А если говорить всерьез — я был тогда городским парнем и, если бы не эта деревенька, им бы и остался. Возможно, я был бы интеллектуалом, читающим книги — Кафку, Ницше и других. Эта деревня дала мне нечто, за что я всегда буду благодарен КГБ, поскольку, когда в шесть утра идешь по полю на работу, и встает солнце, и на дворе зима, осень или весна, начинаешь понимать, что в то же самое время половина жителей страны, половина народа делает то же самое. И это дает прекрасное ощущение связи с народом. За это я был безумно благодарен — скорее судьбе, чем милиции и службе безопасности. Для меня это был огромный опыт, который в каком-то смысле спас меня от судьбы городского парня.
В это время, в Советском Союзе, вы не писали эссе?
Конечно нет.
Почему "конечно"? Разве эссе не было российским жанром?
Нет, собственно говоря, нет. Существует жанр, называемый "очерком", который в принципе можно сравнить с эссе, но это не одно и то же. Следует начать с того, что русская литература достаточно молода, ей в лучшем случае триста лет, а может и меньше, если стараться быть точным. Поэтому этот жанр еще не развился. Это одно. А кроме того, я никогда не любил писать прозу и начал писать эссе по-английски по необходимости. Меня просили написать критические очерки, предисловия и послесловия для разных книг, и все эти эссе выросли именно из таких текстов. Эссе — во многих отношениях очень привлекательный жанр; замечательно то, что тема задана и в то же время развязаны руки.
Необходимость писать для заработка — особенно в случае поэта, живущего за границей, — это, конечно, одно.
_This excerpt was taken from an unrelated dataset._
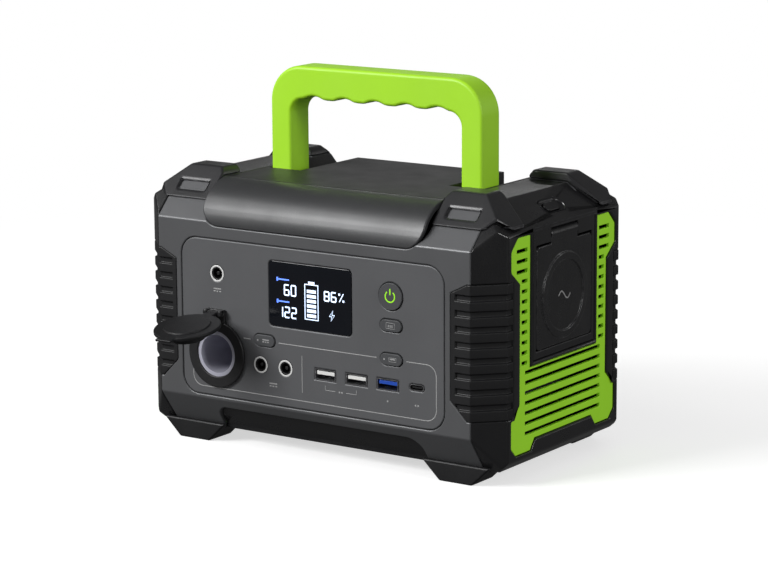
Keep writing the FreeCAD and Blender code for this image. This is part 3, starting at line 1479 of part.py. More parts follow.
fan_half = fan_size / 2
fan_back = half_wide - wall - fit
fan_inner = fan_back - fan_thick
blade_tip = fan_half - frame_wall - 1
motor_front = -fan_inner - motor_thick
fan_frame = joined("fan_frame_body", [
    cut("fan_ring",
        along_x("fan_square", -fan_back, -fan_inner, rounded(
            -fan_half, fan_half, fan_z - fan_half, fan_z + fan_half, 2 * frame_wall)),
        rod("fan_room", "x", fan_half - frame_wall, (-fan_back - 1, 0, fan_z), fan_thick + 2)),
    rod("fan_motor", "x", hub, (motor_front, 0, fan_z), motor_thick),
    box("fan_arm_flat", (motor_front, -fan_inner), (1 - fan_half, fan_half - 1),
        (fan_z - frame_wall, fan_z + frame_wall)),
    box("fan_arm_upright", (motor_front, -fan_inner), (-frame_wall, frame_wall),
        (fan_z - fan_half + 1, fan_z + fan_half - 1)),
    rod("fan_shaft", "x", pin_radius, (fan_shaft - fan_back, 0, fan_z), fan_thick - fan_shaft - 1),
])
keep("fan_frame", fan_frame)
blade_count = 7
vane_low = -fan_back + vane_room
vane_high = motor_front - frame_wall
blades = []
for index in range(blade_count):
    blade = along_z(f"blade_{index}", hub - 1, blade_tip, polygon([
        (vane_low, -vane_half), (vane_low + vane_thick, -vane_half),
        (vane_high, vane_half - vane_thick), (vane_high, vane_half),
        (vane_high - vane_thick, vane_half), (vane_low, vane_thick - vane_half)]))
    turn = FreeCAD.Rotation(FreeCAD.Vector(1, 0, 0), index * 360 / blade_count)
    blade.Placement = FreeCAD.Placement(FreeCAD.Vector(), turn)
    move(blade, 0, 0, fan_z)
    blades.append(blade)
keep("fan_rotor", cut(
    "fan_rotor_body",
    joined("fan_rotor_blank", [
        rod("fan_hub", "x", hub, (vane_low, 0, fan_z), vane_high - vane_low), *blades]),
    rod("fan_rotor_bore", "x", pin_radius + running_gap, (vane_low + 2, 0, fan_z), fan_thick)))

# ---------------------------------------------------------------- rebuild, check and write out
doc.recompute()
for thing in doc.Objects:
    if "Invalid" in thing.State or "Error" in thing.State:
        raise RuntimeError(f"{thing.Name} did not build: {thing.State}")
for name, thing in nodes.items():
    if thing.Shape.isNull() or not thing.Shape.isValid():
        raise RuntimeError(f"{name} has no valid shape")
os.makedirs("parts", exist_ok=True)
for name, thing in nodes.items():
    thing.Shape.exportStep(f"parts/{name}.step")
    print(name, len(thing.Shape.Solids), round(thing.Shape.Volume))
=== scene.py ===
import json
import math

import bpy
from mathutils import Euler, Matrix, Vector


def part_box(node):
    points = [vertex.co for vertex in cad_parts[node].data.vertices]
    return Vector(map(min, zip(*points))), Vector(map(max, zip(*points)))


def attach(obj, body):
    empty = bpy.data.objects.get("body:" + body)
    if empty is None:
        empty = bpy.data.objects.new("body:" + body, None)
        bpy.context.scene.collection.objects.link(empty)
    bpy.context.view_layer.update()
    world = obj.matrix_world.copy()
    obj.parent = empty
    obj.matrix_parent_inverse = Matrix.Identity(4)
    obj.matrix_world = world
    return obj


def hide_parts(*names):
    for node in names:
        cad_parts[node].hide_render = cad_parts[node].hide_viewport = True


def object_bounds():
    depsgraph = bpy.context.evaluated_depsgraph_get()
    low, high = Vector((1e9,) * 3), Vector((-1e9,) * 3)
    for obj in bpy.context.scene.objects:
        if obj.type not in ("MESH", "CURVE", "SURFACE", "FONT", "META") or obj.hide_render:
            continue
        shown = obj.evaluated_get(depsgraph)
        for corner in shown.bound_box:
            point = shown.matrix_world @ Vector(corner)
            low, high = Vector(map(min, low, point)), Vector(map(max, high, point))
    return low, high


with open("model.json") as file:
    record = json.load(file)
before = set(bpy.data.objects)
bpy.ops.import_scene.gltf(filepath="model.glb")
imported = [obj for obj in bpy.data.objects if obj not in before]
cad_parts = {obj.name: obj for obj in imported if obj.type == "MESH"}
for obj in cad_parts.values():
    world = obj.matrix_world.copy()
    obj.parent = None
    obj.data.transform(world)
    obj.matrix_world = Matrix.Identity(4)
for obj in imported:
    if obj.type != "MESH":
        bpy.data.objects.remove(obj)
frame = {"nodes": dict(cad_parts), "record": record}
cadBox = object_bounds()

nodes = frame["nodes"]
mm = 0.001
nodeSlots = {part["node"]: part["material_slot"] for part in frame["record"]["subparts"]}
bodies = frame["record"]["behaviour"]["bodies"]
nodeBodies = {node: body for body, members in bodies.items() for node in members}
print("frame loaded:", len(nodes), "nodes")


def deselectAll():
    bpy.ops.object.select_all(action="DESELECT")


def makeActive(piece):
    deselectAll()
    piece.select_set(True)
    bpy.context.view_layer.objects.active = piece


def settle(piece):
    # leaves the object at the origin with its place in its mesh
    makeActive(piece)
    bpy.ops.object.transform_apply(location=True, rotation=True, scale=True)


def applyModifier(piece, kind, **settings):
    makeActive(piece)
    modifier = piece.modifiers.new(kind.lower(), kind)
    for key, value in settings.items():
        setattr(modifier, key, value)
    bpy.ops.object.modifier_apply(modifier=modifier.name)


def smooth(piece, angle):
    makeActive(piece)
    bpy.ops.object.shade_smooth_by_angle(angle=math.radians(angle))


def place(piece, look, body="casing"):
    piece.data.materials.clear()
    piece.data.materials.append(look)
    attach(piece, body)
    return piece


def joinPieces(name, parts):
    deselectAll()
    for part in parts:
        part.select_set(True)
    bpy.context.view_layer.objects.active = parts[0]
    if len(parts) > 1:
        bpy.ops.object.join()
    parts[0].name = name
    parts[0].data.name = name
    return parts[0]


def addNode(tree, kind, **settings):
    node = tree.nodes.new(kind)
    for key, value in settings.items():
        setattr(node, key, value)
    return node


def newGroup(name, inputs, outputs):
    group = bpy.data.node_groups.new(name, "ShaderNodeTree")
    for label, value in inputs.items():
        socket = group.interface.new_socket(label, in_out="INPUT", socket_type="NodeSocketFloat")
        socket.default_value = value
    for label in outputs:
        group.interface.new_socket(label, in_out="OUTPUT", socket_type="NodeSocketFloat")
    return group, addNode(group, "NodeGroupInput"), addNode(group, "NodeGroupOutput")


def noise(tree, source, scale, detail=2.0, roughness=0.55, stretch=(1, 1, 1)):
    mapping = addNode(tree, "ShaderNodeMapping")
    mapping.inputs["Scale"].default_value = stretch
    texture = addNode(tree, "ShaderNodeTexNoise")
    texture.inputs["Detail"].default_value = detail
    texture.inputs["Roughness"].default_value = roughness
    tree.links.new(source, mapping.inputs["Vector"])
    tree.links.new(mapping.outputs["Vector"], texture.inputs["Vector"])
    if hasattr(scale, "links"):
        tree.links.new(scale, texture.inputs["Scale"])
    else:
        texture.inputs["Scale"].default_value = scale
    return texture.outputs["Fac"]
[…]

Но есть и другое. Создается впечатление, что для русских писателей эссеистика связана с изгнанием. Марина Цветаева, Ходасевич и многие другие русские писатели начали писать эссе на чужбине. В России пишут очерки или статьи, в то время как возможность выражения наиболее личного отношения к теме дает эссе.
Это такие свободные рассуждения… Термин, как вы знаете, в принципе идет от Монтеня — он положил этому начало. Для Марины во многих отношениях проза была просто очень подходящим средством выражения. Кроме того, она писала свою прозу по-русски — это другое дело. Я написал все эти вещи по-английски, а обычно человек — в особенности если он прежде всего поэт — должен избегать ситуаций, в которых непосредственно излагает свое credo. При использовании английского языка, в высокой степени рационального и аналитического, такая возможность создается. И поэтому в моем случае это несколько иная история. Я вообще не люблю писать прозу. Не знаю почему.